Contribution-Based Scheduling: Prioritizing OR time allocation and staffing investment toward cases with higher contribution margins, particularly in constrained environments where OR capacity limits total surgical volume.
Implementation of staffing cost optimization requires addressing several technical and operational challenges:
Data Integration Complexity: Most healthcare organizations maintain staffing data in human resources systems, financial systems, and separate OR management systems with different data structures, update frequencies, and governance approaches. Effective optimization requires real-time or near-real-time integration of these heterogeneous data sources.
Attribution of Staffing Costs: Determining accurate staffing cost allocation to individual cases or surgical blocks involves challenges in tracking variable versus fixed costs, allocating shared resources, and accounting for indirect staffing (supervisory, administrative, support staff) proportionally to case loads.

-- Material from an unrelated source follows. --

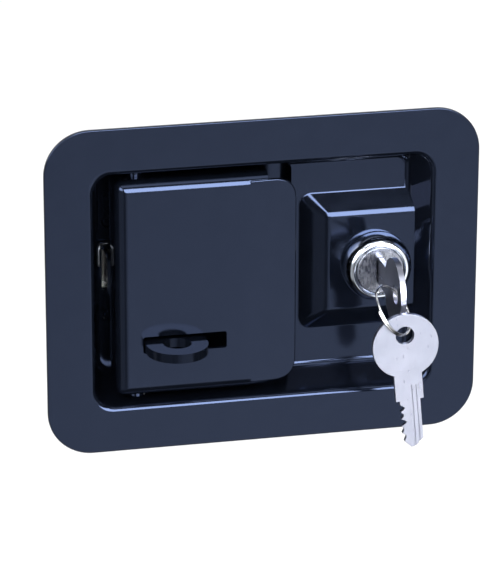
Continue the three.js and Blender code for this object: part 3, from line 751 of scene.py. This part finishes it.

Workforce Constraints: Practical limitations including union agreements, licensing requirements, scheduling regulations, and staff preferences may constrain the optimization model. Some specialties have limited available staff, preventing ideal staffing reductions. Regulatory requirements for minimum staffing levels in certain procedures may prevent cost reduction beyond specific thresholds.
Quality and Safety Considerations: Aggressive staffing cost reduction may impact care quality, surgical safety, and staff retention if not carefully balanced. Understaffing can increase error rates, extend case duration, and reduce surgical outcomes.
Organizations deploying staffing cost optimization have reported several operational and financial benefits:
Improved Financial Performance: Reducing unnecessary staffing costs while maintaining quality enables improved OR contribution margins and overall healthcare system profitability. Organizations report potential cost reductions of 5-15% in staffing expenses through optimized allocation and scheduling.
Enhanced Capacity Management: Better understanding of true staffing costs and capacity relationships enables more informed decisions about capital investment in additional OR suites or block expansion decisions.
Workforce Planning: Integration of staffing cost data with utilization patterns provides better visibility for recruiting, retention, and training decisions by identifying specialization areas with highest demand and profitability.
Surgical Service Line Performance: Case-level contribution analysis enables identification of underperforming service lines or surgeons whose case mix or efficiency metrics do not justify allocated OR block time and staffing resources.
Staffing cost optimization represents an evolving practice area in healthcare operations management. While many large healthcare systems have implemented basic OR utilization tracking and case-level financial analysis, comprehensive integration of staffing cost data with these metrics remains less common. Implementation barriers include data integration challenges, organizational complexity, and the need for specialized expertise in both healthcare operations and analytics.
Healthcare systems increasingly recognize staffing cost as a critical lever for OR optimization, particularly in environments with constrained OR capacity or competitive pricing pressures. Growing adoption of enterprise data platforms and analytics tools is reducing technical barriers to implementation, enabling more healthcare organizations to conduct sophisticated staffing cost analysis.